While Sapiens is well out of the realm of books I generally pick up to review for Worn Pages, it’s been on my TBR for a while, and I figured I’d finally tackle it while I’m on maternity leave. Providing an overarching preview of the development of Homo sapiens (us humans) from the dawn of time until now, Harari delves into what he claims are the major breakthroughs of humankind: the Cognitive, Agricultural, and Scientific Revolutions.
I certainly did learn a lot with Harari’s narrative, but I often found his focus on certain topics to be too brief, glossing over historical evidence that perhaps the average bear might not have knowledge of; and other times he delves deeply into topics that seem tangential, or not chronological, making it difficult to follow the timeline of human development. He certainly does not spend as much time on the Cognitive and Agricultural Revolutions as I would have liked, but far too much time visiting and revisiting the Scientific Revolution.
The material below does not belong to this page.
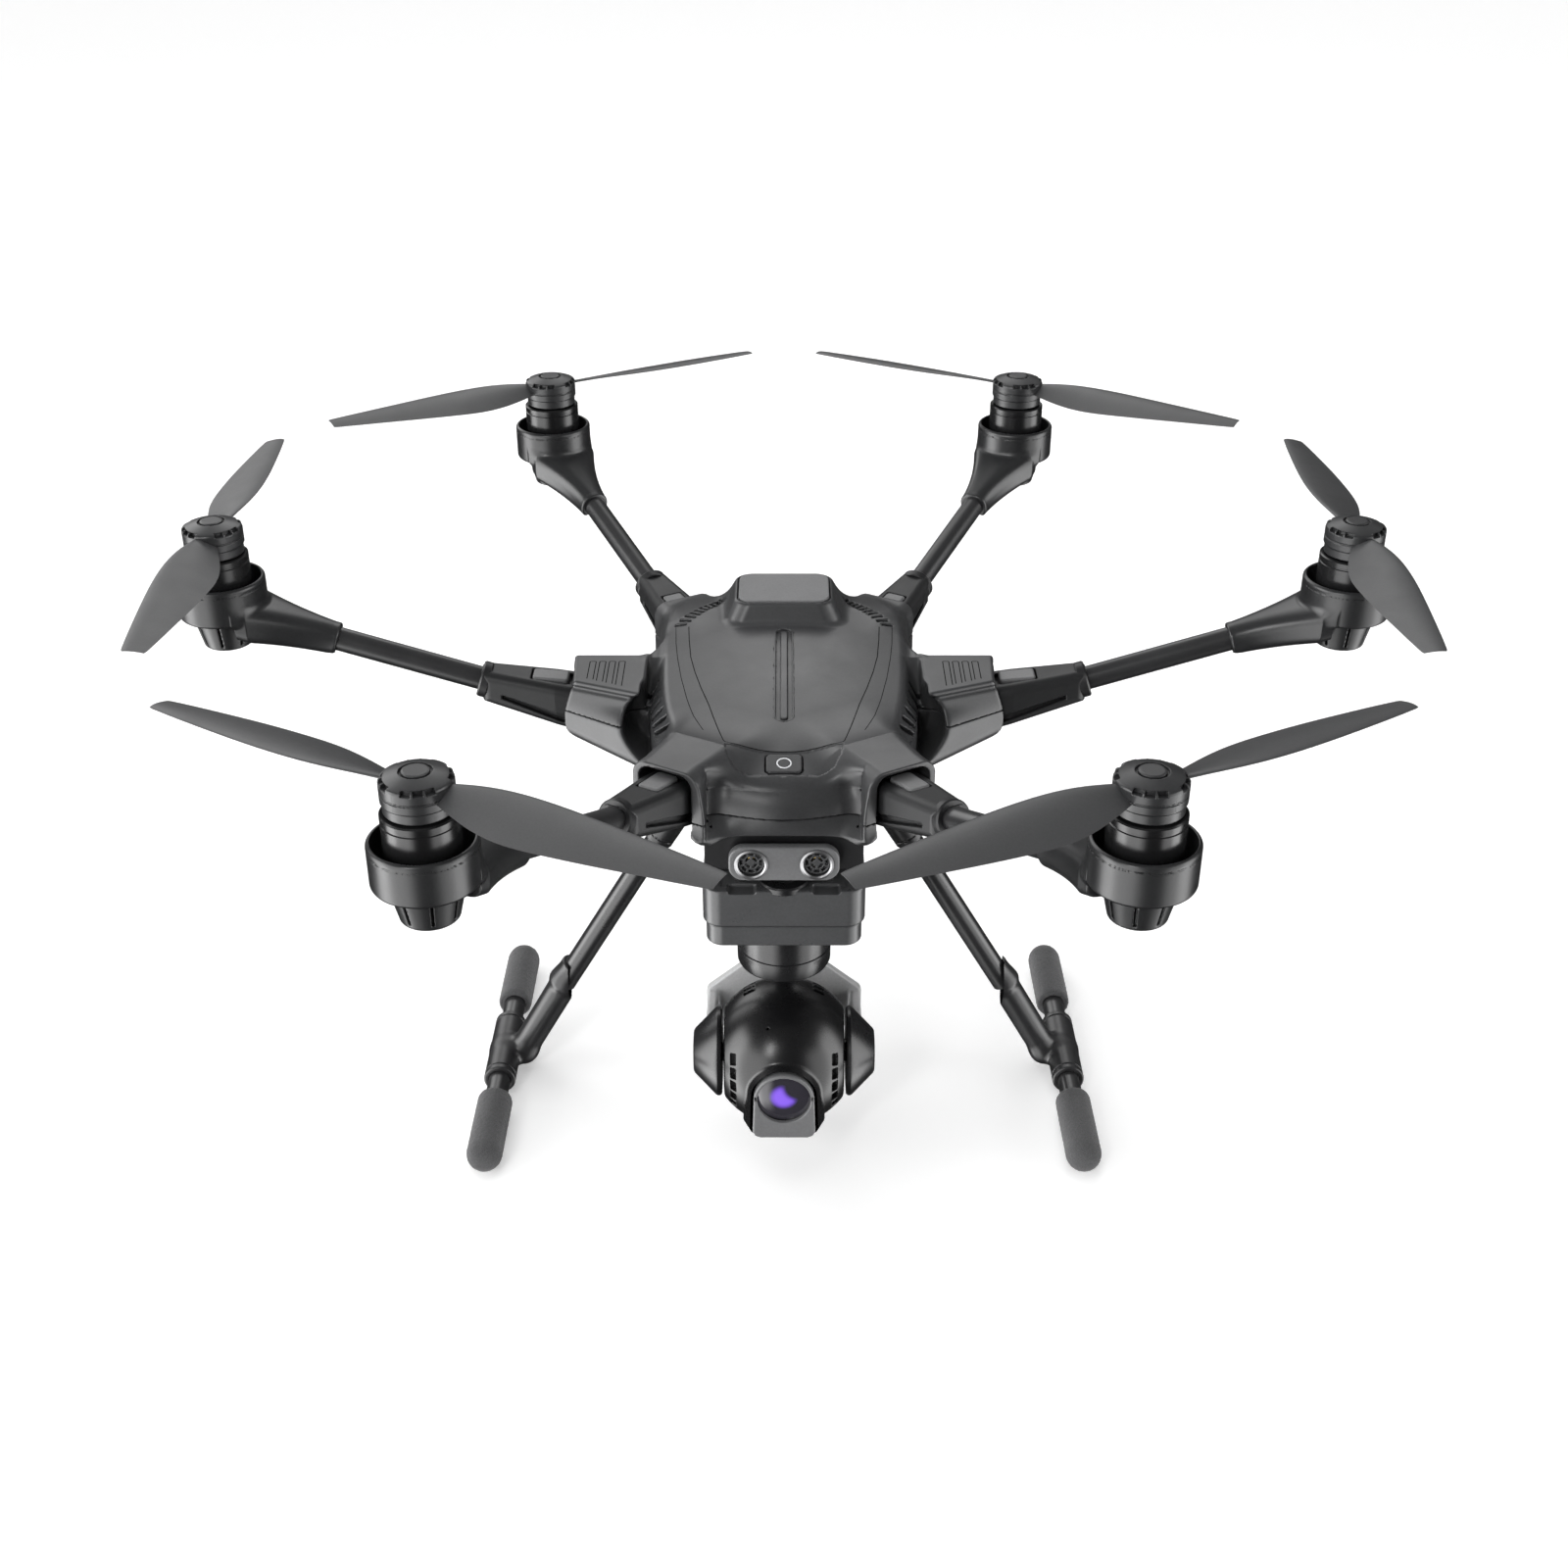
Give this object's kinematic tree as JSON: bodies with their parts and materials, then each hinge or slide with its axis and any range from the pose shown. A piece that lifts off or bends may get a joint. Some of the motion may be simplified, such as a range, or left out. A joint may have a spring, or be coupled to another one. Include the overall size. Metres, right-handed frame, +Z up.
{
  "type": "hexacopter camera drone",
  "caption": "Folding camera drone: moulded body, tilted arms with cupped motors and two-blade propellers, retracting skid legs and a slung camera gimbal.",
  "frame": {"origin": "on the ground, under the centre of the rotor pattern", "axes": "+Z up, -Y towards the nose, so +Y is the tail; +X is the pilot's left"},
  "size_m": [0.523, 0.5402, 0.281],
  "materials": {
    "shell_grey": "satin",
    "shell_dark": "fine texture",
    "lid_grey": "satin",
    "pod_grey": "satin",
    "knuckle_grey": "satin",
    "latch_grey": "smooth",
    "carbon_tube": "woven carbon",
    "motor_black": "satin",
    "blade_grey": "fine texture",
    "black_metal": "satin",
    "steel": "bright",
    "foam": "open-cell foam",
    "damper_rubber": "matt",
    "board_green": "solder mask",
    "battery_grey": "fine texture",
    "yoke_silver": "satin",
    "camera_black": "gloss",
    "lens_glass": "coated"
  },
  "bodies": {
    "airframe": {"upper_shell": "shell_grey", "lower_shell": "shell_dark", "antenna_lid": "lid_grey", "spine_trim": "latch_grey", "body_screws": "steel", "main_board": "board_green", "sonar_bezel": "pod_grey", "sonar_transducers": "black_metal", "hinge_pins": "steel", "leg_brackets": "shell_dark", "gimbal_mount": "shell_grey", "gimbal_dampers": "damper_rubber"},
    "arm_front_right": {"arm_tube_front_right": "carbon_tube", "arm_knuckle_front_right": "knuckle_grey", "motor_pod_front_right": "pod_grey"},
    "latch_front_right": {"arm_latch_front_right": "latch_grey"},
    "rotor_front_right": {"motor_bell_front_right": "motor_black", "propeller_front_right": "blade_grey"},
    "arm_front_left": {"arm_tube_front_left": "carbon_tube", "arm_knuckle_front_left": "knuckle_grey", "motor_pod_front_left": "pod_grey"},
    "latch_front_left": {"arm_latch_front_left": "latch_grey"},
    "rotor_front_left": {"motor_bell_front_left": "motor_black", "propeller_front_left": "blade_grey"},
    "arm_mid_right": {"arm_tube_mid_right": "carbon_tube", "arm_knuckle_mid_right": "knuckle_grey", "motor_pod_mid_right": "pod_grey"},
    "latch_mid_right": {"arm_latch_mid_right": "latch_grey"},
    "rotor_mid_right": {"motor_bell_mid_right": "motor_black", "propeller_mid_right": "blade_grey"},
    "arm_mid_left": {"arm_tube_mid_left": "carbon_tube", "arm_knuckle_mid_left": "knuckle_grey", "motor_pod_mid_left": "pod_grey"},
    "latch_mid_left": {"arm_latch_mid_left": "latch_grey"},
    "rotor_mid_left": {"motor_bell_mid_left": "motor_black", "propeller_mid_left": "blade_grey"},
    "arm_rear_right": {"arm_tube_rear_right": "carbon_tube", "arm_knuckle_rear_right": "knuckle_grey", "motor_pod_rear_right": "pod_grey"},
    "latch_rear_right": {"arm_latch_rear_right": "latch_grey"},
    "rotor_rear_right": {"motor_bell_rear_right": "motor_black", "propeller_rear_right": "blade_grey"},
    "arm_rear_left": {"arm_tube_rear_left": "carbon_tube", "arm_knuckle_rear_left": "knuckle_grey", "motor_pod_rear_left": "pod_grey"},
    "latch_rear_left": {"arm_latch_rear_left": "latch_grey"},
    "rotor_rear_left": {"motor_bell_rear_left": "motor_black", "propeller_rear_left": "blade_grey"},
    "leg_left": {"left_leg_tubes": "carbon_tube", "left_leg_fittings": "shell_dark", "left_foam_grips": "foam"},
    "leg_right": {"right_leg_tubes": "carbon_tube", "right_leg_fittings": "shell_dark", "right_foam_grips": "foam"},
    "gimbal_yaw": {"gimbal_yaw_arm": "black_metal"},
    "gimbal_roll": {"gimbal_roll_yoke": "yoke_silver"},
    "camera": {"camera_head": "camera_black", "camera_lens": "lens_glass"},
    "battery": {"battery_pack": "battery_grey"},
    "power_button": {"power_button": "shell_grey"}
  },
  "joints": [
    {"name": "fold_front_right", "type": "hinge", "parent": "airframe", "child": "arm_front_right", "pos_m": [-0.042, -0.07275, 0.19], "axis": [0.866, -0.5, 0], "range_deg": [0, 75]},
    {"name": "latch_slide_front_right", "type": "slide", "parent": "arm_front_right", "child": "latch_front_right", "axis": [0.5, 0.866, 0], "range_m": [0, 0.0025], "stiffness_N_per_m": 400},
    {"name": "spin_front_right", "type": "hinge", "parent": "arm_front_right", "child": "rotor_front_right", "pos_m": [-0.12, -0.20785, 0.255], "axis": [0, 0, 1], "continuous": true},
    {"name": "fold_front_left", "type": "hinge", "parent": "airframe", "child": "arm_front_left", "pos_m": [0.042, -0.07275, 0.19], "axis": [0.866, 0.5, 0], "range_deg": [0, 75]},
    {"name": "latch_slide_front_left", "type": "slide", "parent": "arm_front_left", "child": "latch_front_left", "axis": [-0.5, 0.866, 0], "range_m": [0, 0.0025], "stiffness_N_per_m": 400},
    {"name": "spin_front_left", "type": "hinge", "parent": "arm_front_left", "child": "rotor_front_left", "pos_m": [0.12, -0.20785, 0.255], "axis": [0, 0, 1], "continuous": true},
    {"name": "fold_mid_right", "type": "hinge", "parent": "airframe", "child": "arm_mid_right", "pos_m": [-0.0865, 0.009, 0.19], "axis": [0, -1, 0], "range_deg": [0, 75]},
    {"name": "latch_slide_mid_right", "type": "slide", "parent": "arm_mid_right", "child": "latch_mid_right", "axis": [1, 0, 0], "range_m": [0, 0.0025], "stiffness_N_per_m": 400},
    {"name": "spin_mid_right", "type": "hinge", "parent": "arm_mid_right", "child": "rotor_mid_right", "pos_m": [-0.2425, 0.009, 0.255], "axis": [0, 0, 1], "continuous": true},
    {"name": "fold_mid_left", "type": "hinge", "parent": "airframe", "child": "arm_mid_left", "pos_m": [0.0865, 0.009, 0.19], "axis": [0, 1, 0], "range_deg": [0, 75]},
    {"name": "latch_slide_mid_left", "type": "slide", "parent": "arm_mid_left", "child": "latch_mid_left", "axis": [-1, 0, 0], "range_m": [0, 0.0025], "stiffness_N_per_m": 400},
    {"name": "spin_mid_left", "type": "hinge", "parent": "arm_mid_left", "child": "rotor_mid_left", "pos_m": [0.2425, 0.009, 0.255], "axis": [0, 0, 1], "continuous": true},
    {"name": "fold_rear_right", "type": "hinge", "parent": "airframe", "child": "arm_rear_right", "pos_m": [-0.042, 0.07275, 0.19], "axis": [-0.866, -0.5, 0], "range_deg": [0, 75]},
    {"name": "latch_slide_rear_right", "type": "slide", "parent": "arm_rear_right", "child": "latch_rear_right", "axis": [0.5, -0.866, 0], "range_m": [0, 0.0025], "stiffness_N_per_m": 400},
    {"name": "spin_rear_right", "type": "hinge", "parent": "arm_rear_right", "child": "rotor_rear_right", "pos_m": [-0.12, 0.20785, 0.255], "axis": [0, 0, 1], "continuous": true},
    {"name": "fold_rear_left", "type": "hinge", "parent": "airframe", "child": "arm_rear_left", "pos_m": [0.042, 0.07275, 0.19], "axis": [-0.866, 0.5, 0], "range_deg": [0, 75]},
    {"name": "latch_slide_rear_left", "type": "slide", "parent": "arm_rear_left", "child": "latch_rear_left", "axis": [-0.5, -0.866, 0], "range_m": [0, 0.0025], "stiffness_N_per_m": 400},
    {"name": "spin_rear_left", "type": "hinge", "parent": "arm_rear_left", "child": "rotor_rear_left", "pos_m": [0.12, 0.20785, 0.255], "axis": [0, 0, 1], "continuous": true},
    {"name": "leg_retract_left", "type": "hinge", "parent": "airframe", "child": "leg_left", "pos_m": [0.045, 0, 0.1505], "axis": [0, 1, 0], "range_deg": [-68, 0]},
    {"name": "leg_retract_right", "type": "hinge", "parent": "airframe", "child": "leg_right", "pos_m": [-0.045, 0, 0.1505], "axis": [0, -1, 0], "range_deg": [-68, 0]},
    {"name": "gimbal_yaw_turn", "type": "hinge", "parent": "airframe", "child": "gimbal_yaw", "pos_m": [0, -0.05, 0.12], "axis": [0, 0, 1], "range_deg": [-150, 150]},
    {"name": "gimbal_roll_turn", "type": "hinge", "parent": "gimbal_yaw", "child": "gimbal_roll", "pos_m": [0, -0.01, 0.0465], "axis": [0, 1, 0], "range_deg": [-40, 40]},
    {"name": "gimbal_pitch_turn", "type": "hinge", "parent": "gimbal_roll", "child": "camera", "pos_m": [0, -0.05, 0.0465], "axis": [1, 0, 0], "range_deg": [-30, 90]},
    {"name": "battery_slide", "type": "slide", "parent": "airframe", "child": "battery", "axis": [0, 1, 0], "range_m": [0, 0.13]},
    {"name": "power_press", "type": "slide", "parent": "airframe", "child": "power_button", "axis": [0, 0.2419, -0.9703], "range_m": [0, 0.0008], "stiffness_N_per_m": 1500}
  ],
  "couplings": [
    {"joint": "leg_retract_right", "follows": "leg_retract_left", "ratio": 1}
  ]
}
I found often that this book was riddled with Harari’s personal biases and opinions, rather than providing straight fact and information. I found myself quite angry with him a few times for inserting his opinions where I didn’t feel like opinion belonged (just my opinion lol). The novel claims to be a brief history of human kind, and the history is there, but it is not without Harari inserting his own views regularly, and presenting them as fact as well. I didn’t mind at first, but he does have very strong thoughts on many topics and it became aggravating after a while, detracting from the book as a whole.
I’ll still read his other books—I did received them as presents, and I’m curious as to what he has to say, but I do caution everyone reading to take his writing with a grain of salt. There is a lot of interesting and useful information here, mixed in with a ton of personal opinion.